The first essay in the penultimate subsection, “Questioning Collective Identities,” shows German cinema investigating what Myriam Léger terms the “German fascination for Jew” (p. 203), namely, Oliver Hirschbiegel’s Ein ganz gewöhnliche Jude (2006). Jakub Kazecki examines the reflection of how Poles and Poland are perceived in contemporary German film, exploring images of German-Polish relationships in such films as Vanessa Joop’s Vergiss Amerika (2000), Michael Gutmann’s Herz im Kopf (2001), Henner Winckler’s Klassenfahrt (2002), Christoph Hochhäusler’s Milchwald (2003), and Michael Schorr’s Schröders wunderbare Welt (2006). Further and deeper problems are raised in Michael Zimmermann’s essay on Yilmaz Arslan’s film Brudermord (2005), which portrays migrating children as victims within the German host nation, victims who are forced into a marginalized existence on the periphery of society. The final piece of this section, Alice Kuzniar’s “Diasporic Queers,” examines two films: Yüksel Yavuz’s Kleine Freiheit (2003) and Angelina Maccarone’s Fremde Haut (2005).Kuzniar wishes “to complicate globalization studies and queer studies by thinking them together” (p. 245). The first film depicts the burgeoning ties of friendship between two illegal immigrants, one Kurdish and the other African, and the second presents the unhappy story of an Iranian lesbian immigrant.
By now readers of this review with an interest in Austrian film will be wondering what Austrian film is covered in this volume.

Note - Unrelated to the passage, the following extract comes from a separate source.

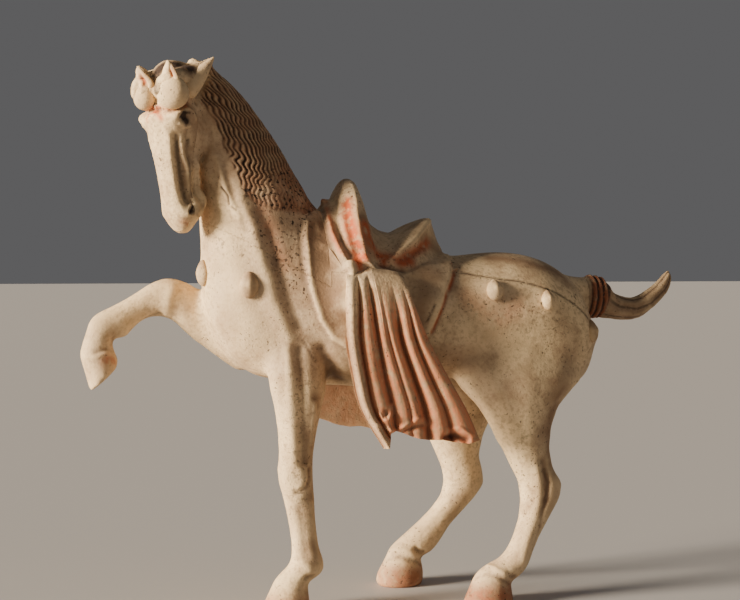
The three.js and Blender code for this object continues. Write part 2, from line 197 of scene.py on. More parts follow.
def neighbour_mean(points, ends):
    a, b = ends
    count = np.bincount(a, minlength=len(points)) + np.bincount(b, minlength=len(points))
    sums = [
        np.bincount(a, points[b, k], len(points)) + np.bincount(b, points[a, k], len(points))
        for k in range(points.shape[1])
    ]
    return np.stack(sums, axis=1) / np.maximum(count, 1)[:, None]


def rubbed(values, ends, share, rounds):
    for _ in range(rounds):
        values = values + share * (neighbour_mean(values, ends) - values)
    return values


def rub_smooth(piece, softness, rounds):
    """Smooths the skin where softness is near 1. What it takes off broadly it puts back."""
    points = drawn_points(piece)
    ends = edge_ends(piece)
    share = RUB_SHARE * softness[:, None]
    smooth = rubbed(points, ends, share, rounds)
    place_points(piece, smooth + rubbed(points - smooth, ends, share, rounds))


def ramp(values, low, high):
    share = np.clip((values - low) / (high - low), 0, 1)
    return share * share * (3 - 2 * share)


def mesh_tree(piece):
    return BVHTree.FromObject(piece, bpy.context.evaluated_depsgraph_get())


def seen_line(pixels):
    """The drawn points that picture pixels show on the smooth skin."""
    across = Vector((math.cos(VIEW_TURN), math.sin(VIEW_TURN), 0))
    away = Vector((-math.sin(VIEW_TURN), math.cos(VIEW_TURN), 0))
    line = []
    for u, v in pixels:
        ray = away * FOCAL + across * (u - PICTURE_MIDDLE) + Vector((0, 0, HORIZON - v))
        hit = skin.ray_cast(EYE, ray.normalized())[0]
        if hit is not None:
            line.append(in_drawing(hit))
    return np.array(line).reshape(-1, 3)


def nearness(points, line, width):
    """1 on a line through the given points, falling to 0 within about two widths."""
    near = np.all((points > line.min(0) - 3 * width) & (points < line.max(0) + 3 * width), axis=1)
    chosen = points[near]
    least = np.full(len(chosen), np.inf)
    for a, b in zip(line, line[1:] if len(line) > 1 else line):
        along = b - a
        share = np.clip((chosen - a) @ along / max(along @ along, 1e-9), 0, 1)
        least = np.minimum(least, ((chosen - a - share[:, None] * along) ** 2).sum(axis=1))
    result = np.zeros(len(points))
    result[near] = np.exp(-least / width**2)
    return result


def other_side(line):
    return line * (1, -1, 1)


def drawn_by_hand(points, strokes, opposite=None):
    """What strokes of (width in mm, amount, pixels) add at each point, and again on the opposite side."""
    total = np.zeros(len(points))
    for width, amount, pixels in strokes:
        line = seen_line(pixels)
        if len(line) == 0:
            continue
        total += amount * nearness(points, line, width)
        if opposite:
            total += amount * nearness(points, opposite(line), width)
    return total


def rim_points(piece):
    """Which points lie on the open rim of a piece."""
    edges = np.empty(len(piece.data.loops), dtype=np.int64)
    piece.data.loops.foreach_get("edge_index", edges)
    single = np.bincount(edges, minlength=len(piece.data.edges)) == 1
    on_rim = np.zeros(len(piece.data.vertices), dtype=bool)
    on_rim[edge_ends(piece)[:, single]] = True
    return on_rim


def away_from_rim(piece, reach):
    """0 on the rim of a piece, 1 from reach mm away on."""
    points = drawn_points(piece)
    rim = points[rim_points(piece)]
    if len(rim) == 0:
        return np.ones(len(points))
    tree = kdtree.KDTree(len(rim))
    for index, point in enumerate(rim):
        tree.insert(point, index)
    tree.balance()
    near = np.all((points > rim.min(0) - reach) & (points < rim.max(0) + reach), axis=1)
    result = np.ones(len(points))
    for index in np.flatnonzero(near):
        result[index] = min(tree.find(points[index])[2] / reach, 1)
    return result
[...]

In view of Austrian cinema’s most recent successes, it is perhaps odd that there are only two chapters on Austrian film. Chapter 3, “The Triumph of Hyperreality,” provides what the author, Sophie Boyer, terms “a Baudrillardian Reading of Michael Haneke’s Cinematic Oeuvre” (p. 43). Unfortunately, this does not take us as far as his prize-winning film Das weisse Band (2009), but it does provide an interesting introduction to Haneke’s development. In the final chapter, “The Construction of Reality,” we return to Austrian filmmaking as Pichler examines, in four relatively brief case studies, some key films showing a realistic, documentary approach. The first, Struggle (2003), by Ruth Mader, is set in contemporary Austria and has a documentary quality. The film revolves around two main protagonists--a young mother from Poland seeking illegal work and a recently divorced real estate agent trying to escape from the emptiness of his life through sadomasochistic sexual encounters. Anja Salomonowitz’s Kurz davor ist es passiert (2007) shows something of the influence of Ulrich Seidl (a key figure in contemporary Austrian cinema, whose recent film Die Wand [2013] is well worth seeing) on younger filmmakers, and we are given an almost documentary examination of the global phenomenon of trafficking in women. Unser täglich Brot (2005) by Nikolaus Geyrhalter, in contrast, is a documentary account of the world of industrialized food production and high-tech agriculture, while The End of the Neubacher Project (2007) by Marcus J. Carney takes us into a totally different universe. It is an attempt by the director to examine both Austria’s Nazi past and his own family history.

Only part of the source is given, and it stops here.